* begin Information supplied *
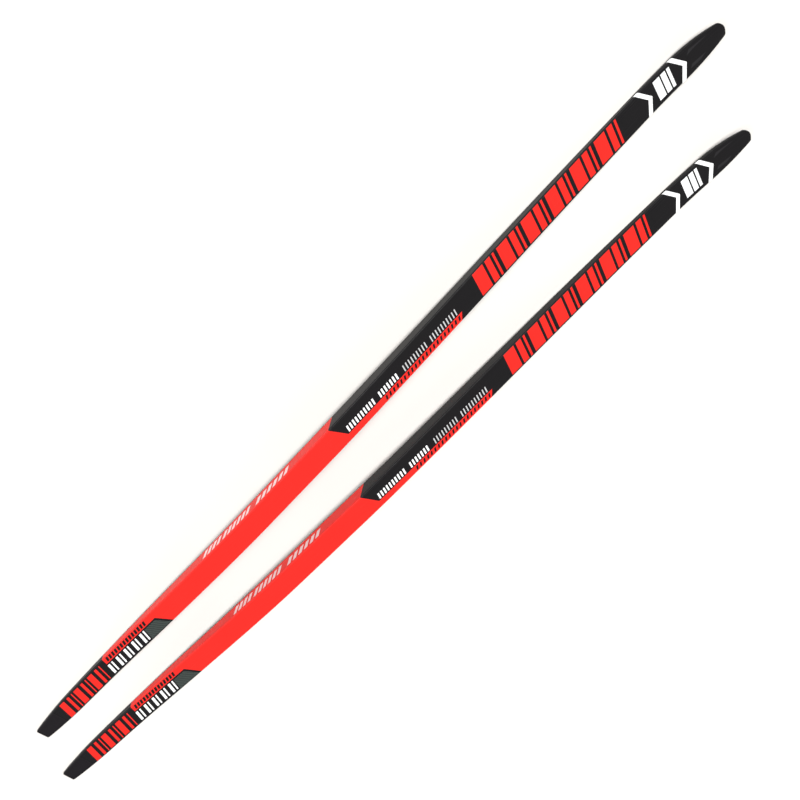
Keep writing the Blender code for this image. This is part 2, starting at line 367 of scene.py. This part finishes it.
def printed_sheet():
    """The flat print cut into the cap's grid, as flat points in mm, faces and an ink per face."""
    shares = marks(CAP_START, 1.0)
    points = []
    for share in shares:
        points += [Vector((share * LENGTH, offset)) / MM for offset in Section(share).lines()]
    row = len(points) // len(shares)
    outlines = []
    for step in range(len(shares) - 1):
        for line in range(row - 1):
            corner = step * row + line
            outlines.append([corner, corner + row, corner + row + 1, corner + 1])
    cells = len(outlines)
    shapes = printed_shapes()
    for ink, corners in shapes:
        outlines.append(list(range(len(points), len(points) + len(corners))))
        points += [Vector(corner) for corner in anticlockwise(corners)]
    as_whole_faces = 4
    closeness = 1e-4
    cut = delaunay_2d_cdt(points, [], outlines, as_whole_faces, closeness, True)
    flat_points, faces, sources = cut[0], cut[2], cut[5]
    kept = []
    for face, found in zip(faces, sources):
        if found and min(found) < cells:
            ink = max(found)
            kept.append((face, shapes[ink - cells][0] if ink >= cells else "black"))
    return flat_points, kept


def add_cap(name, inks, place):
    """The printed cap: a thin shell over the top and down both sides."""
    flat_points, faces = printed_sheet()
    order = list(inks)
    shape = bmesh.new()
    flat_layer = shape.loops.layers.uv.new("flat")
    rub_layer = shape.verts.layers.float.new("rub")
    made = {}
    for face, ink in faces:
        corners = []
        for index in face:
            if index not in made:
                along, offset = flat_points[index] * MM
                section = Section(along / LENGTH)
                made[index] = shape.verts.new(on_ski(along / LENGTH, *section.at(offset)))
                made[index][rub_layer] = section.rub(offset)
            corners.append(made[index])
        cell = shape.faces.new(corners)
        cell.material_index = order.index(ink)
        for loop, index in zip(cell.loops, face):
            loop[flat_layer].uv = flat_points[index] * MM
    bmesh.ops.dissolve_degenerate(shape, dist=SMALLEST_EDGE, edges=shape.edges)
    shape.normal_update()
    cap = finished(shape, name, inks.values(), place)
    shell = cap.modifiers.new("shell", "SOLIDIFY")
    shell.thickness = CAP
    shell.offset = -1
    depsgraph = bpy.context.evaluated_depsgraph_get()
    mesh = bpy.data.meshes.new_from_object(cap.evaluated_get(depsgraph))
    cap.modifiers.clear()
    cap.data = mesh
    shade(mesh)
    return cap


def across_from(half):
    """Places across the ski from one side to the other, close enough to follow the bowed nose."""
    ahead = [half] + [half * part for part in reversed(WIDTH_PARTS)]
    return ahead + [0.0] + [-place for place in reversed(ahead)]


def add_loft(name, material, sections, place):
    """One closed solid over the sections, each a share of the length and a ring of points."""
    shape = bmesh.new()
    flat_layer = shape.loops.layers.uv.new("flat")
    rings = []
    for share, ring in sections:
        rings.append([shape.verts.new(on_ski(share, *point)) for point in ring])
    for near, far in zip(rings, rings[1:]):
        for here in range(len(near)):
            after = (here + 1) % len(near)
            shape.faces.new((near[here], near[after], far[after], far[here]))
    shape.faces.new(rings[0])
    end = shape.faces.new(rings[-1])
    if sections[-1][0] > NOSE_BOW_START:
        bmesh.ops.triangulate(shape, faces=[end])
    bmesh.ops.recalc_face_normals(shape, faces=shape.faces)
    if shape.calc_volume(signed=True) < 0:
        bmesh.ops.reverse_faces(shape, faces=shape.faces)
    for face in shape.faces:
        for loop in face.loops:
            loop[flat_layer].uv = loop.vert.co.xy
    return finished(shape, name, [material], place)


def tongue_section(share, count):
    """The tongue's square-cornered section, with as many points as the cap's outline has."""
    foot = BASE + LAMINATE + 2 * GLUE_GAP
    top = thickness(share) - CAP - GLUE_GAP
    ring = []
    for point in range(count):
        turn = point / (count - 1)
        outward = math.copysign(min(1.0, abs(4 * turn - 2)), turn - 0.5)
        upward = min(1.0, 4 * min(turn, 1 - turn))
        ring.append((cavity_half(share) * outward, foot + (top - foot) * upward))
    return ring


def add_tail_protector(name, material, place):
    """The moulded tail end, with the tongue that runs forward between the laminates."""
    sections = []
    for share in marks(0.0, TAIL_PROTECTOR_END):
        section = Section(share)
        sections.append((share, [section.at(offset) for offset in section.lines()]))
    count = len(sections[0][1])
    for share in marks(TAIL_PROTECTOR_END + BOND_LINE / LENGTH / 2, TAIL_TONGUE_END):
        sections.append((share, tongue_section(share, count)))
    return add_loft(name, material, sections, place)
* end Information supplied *
§ Objective:
Reproduce the material verbatim, line by line.

§ Full output:
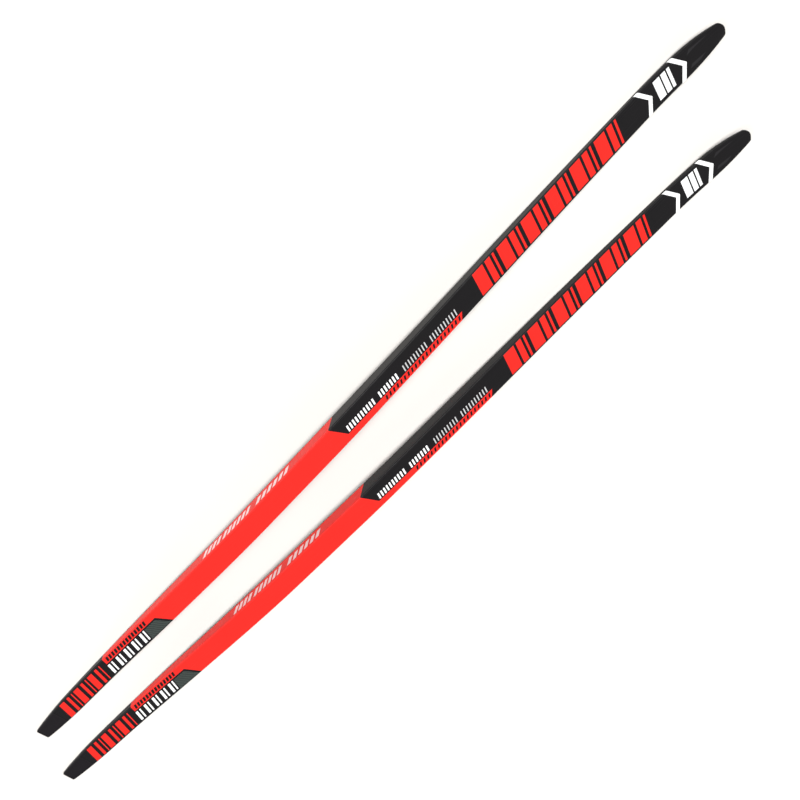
Keep writing the Blender code for this image. This is part 2, starting at line 367 of scene.py. This part finishes it.
def printed_sheet():
    """The flat print cut into the cap's grid, as flat points in mm, faces and an ink per face."""
    shares = marks(CAP_START, 1.0)
    points = []
    for share in shares:
        points += [Vector((share * LENGTH, offset)) / MM for offset in Section(share).lines()]
    row = len(points) // len(shares)
    outlines = []
    for step in range(len(shares) - 1):
        for line in range(row - 1):
            corner = step * row + line
            outlines.append([corner, corner + row, corner + row + 1, corner + 1])
    cells = len(outlines)
    shapes = printed_shapes()
    for ink, corners in shapes:
        outlines.append(list(range(len(points), len(points) + len(corners))))
        points += [Vector(corner) for corner in anticlockwise(corners)]
    as_whole_faces = 4
    closeness = 1e-4
    cut = delaunay_2d_cdt(points, [], outlines, as_whole_faces, closeness, True)
    flat_points, faces, sources = cut[0], cut[2], cut[5]
    kept = []
    for face, found in zip(faces, sources):
        if found and min(found) < cells:
            ink = max(found)
            kept.append((face, shapes[ink - cells][0] if ink >= cells else "black"))
    return flat_points, kept


def add_cap(name, inks, place):
    """The printed cap: a thin shell over the top and down both sides."""
    flat_points, faces = printed_sheet()
    order = list(inks)
    shape = bmesh.new()
    flat_layer = shape.loops.layers.uv.new("flat")
    rub_layer = shape.verts.layers.float.new("rub")
    made = {}
    for face, ink in faces:
        corners = []
        for index in face:
            if index not in made:
                along, offset = flat_points[index] * MM
                section = Section(along / LENGTH)
                made[index] = shape.verts.new(on_ski(along / LENGTH, *section.at(offset)))
                made[index][rub_layer] = section.rub(offset)
            corners.append(made[index])
        cell = shape.faces.new(corners)
        cell.material_index = order.index(ink)
        for loop, index in zip(cell.loops, face):
            loop[flat_layer].uv = flat_points[index] * MM
    bmesh.ops.dissolve_degenerate(shape, dist=SMALLEST_EDGE, edges=shape.edges)
    shape.normal_update()
    cap = finished(shape, name, inks.values(), place)
    shell = cap.modifiers.new("shell", "SOLIDIFY")
    shell.thickness = CAP
    shell.offset = -1
    depsgraph = bpy.context.evaluated_depsgraph_get()
    mesh = bpy.data.meshes.new_from_object(cap.evaluated_get(depsgraph))
    cap.modifiers.clear()
    cap.data = mesh
    shade(mesh)
    return cap


def across_from(half):
    """Places across the ski from one side to the other, close enough to follow the bowed nose."""
    ahead = [half] + [half * part for part in reversed(WIDTH_PARTS)]
    return ahead + [0.0] + [-place for place in reversed(ahead)]


def add_loft(name, material, sections, place):
    """One closed solid over the sections, each a share of the length and a ring of points."""
    shape = bmesh.new()
    flat_layer = shape.loops.layers.uv.new("flat")
    rings = []
    for share, ring in sections:
        rings.append([shape.verts.new(on_ski(share, *point)) for point in ring])
    for near, far in zip(rings, rings[1:]):
        for here in range(len(near)):
            after = (here + 1) % len(near)
            shape.faces.new((near[here], near[after], far[after], far[here]))
    shape.faces.new(rings[0])
    end = shape.faces.new(rings[-1])
    if sections[-1][0] > NOSE_BOW_START:
        bmesh.ops.triangulate(shape, faces=[end])
    bmesh.ops.recalc_face_normals(shape, faces=shape.faces)
    if shape.calc_volume(signed=True) < 0:
        bmesh.ops.reverse_faces(shape, faces=shape.faces)
    for face in shape.faces:
        for loop in face.loops:
            loop[flat_layer].uv = loop.vert.co.xy
    return finished(shape, name, [material], place)


def tongue_section(share, count):
    """The tongue's square-cornered section, with as many points as the cap's outline has."""
    foot = BASE + LAMINATE + 2 * GLUE_GAP
    top = thickness(share) - CAP - GLUE_GAP
    ring = []
    for point in range(count):
        turn = point / (count - 1)
        outward = math.copysign(min(1.0, abs(4 * turn - 2)), turn - 0.5)
        upward = min(1.0, 4 * min(turn, 1 - turn))
        ring.append((cavity_half(share) * outward, foot + (top - foot) * upward))
    return ring


def add_tail_protector(name, material, place):
    """The moulded tail end, with the tongue that runs forward between the laminates."""
    sections = []
    for share in marks(0.0, TAIL_PROTECTOR_END):
        section = Section(share)
        sections.append((share, [section.at(offset) for offset in section.lines()]))
    count = len(sections[0][1])
    for share in marks(TAIL_PROTECTOR_END + BOND_LINE / LENGTH / 2, TAIL_TONGUE_END):
        sections.append((share, tongue_section(share, count)))
    return add_loft(name, material, sections, place)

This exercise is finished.